There are some other things that I can do with the data, thanks to various tools developed using the last.fm API. All this is very satisfying for the side of me that treasures useless information and therefore does quite well at general knowledge quizzes. I can even compare myself with others, and I am sure that information about patterns of listening could be useful to the music industry more generally. (That is one inference that can be drawn from the purchase of last.fm by CBS in May 2007.)
But, on reflection now, all this just leaves me cold.
Last.fm cannot tell you why I was listening to La Traviata, Leonard Cohen and Dave Brubeck in the week ending 21 May 2006, any more than it can say why this week last year resounded to Goldfrapp, Maria Callas and Sidney Bechet. Nor can I. There might be an interesting story there, but it cannot be told without additional prompts (such as might be found in my emails or notebook, and possibly not even then).
That is the problem. The real story — real knowledge — is as much emotional as analytical. And data cannot give access to the emotional truth.
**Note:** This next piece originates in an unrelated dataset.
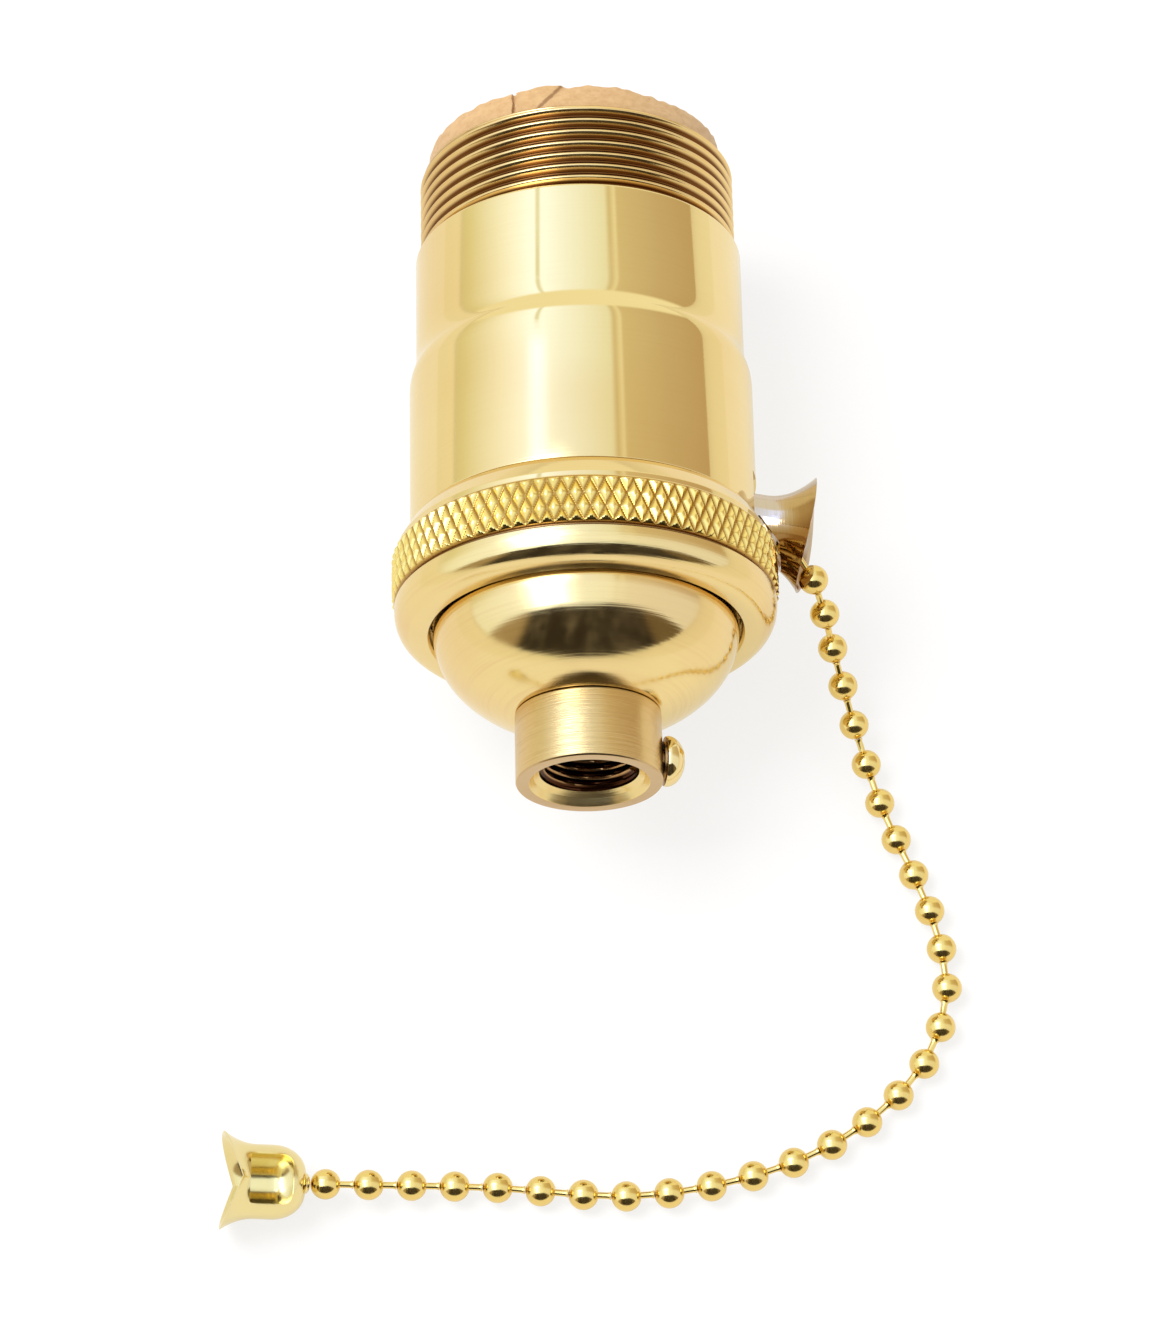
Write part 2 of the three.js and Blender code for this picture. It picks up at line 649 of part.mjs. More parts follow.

Given enough data, we might be able to see that something happened at a particular moment in time, and even what else was going on, but it cannot tell the truth of that moment.
This is the real challenge for data analytics (whether of ‘big data’ or otherwise). The analysis itself may be flawed because of the necessary exclusion of unmanageable information (the human factor). Even if perfect, the way a piece of analysis is received is also unpredictable (another human factor). Some people may react badly to what the data appears to be telling them. Some may react well, but act inappropriately.
I think this imposes a burden on those engaged in data collection and analysis to work carefully on understanding its limitations and its potential impact. I have read many excited articles and heard many breathless presentations about the power of data to make our lives better. I have rarely heard anyone refer to the corresponding responsibility to be sure that things won’t be made worse. That requires emotional intelligence, which is a purely human capability.
Data on its own will solve nothing.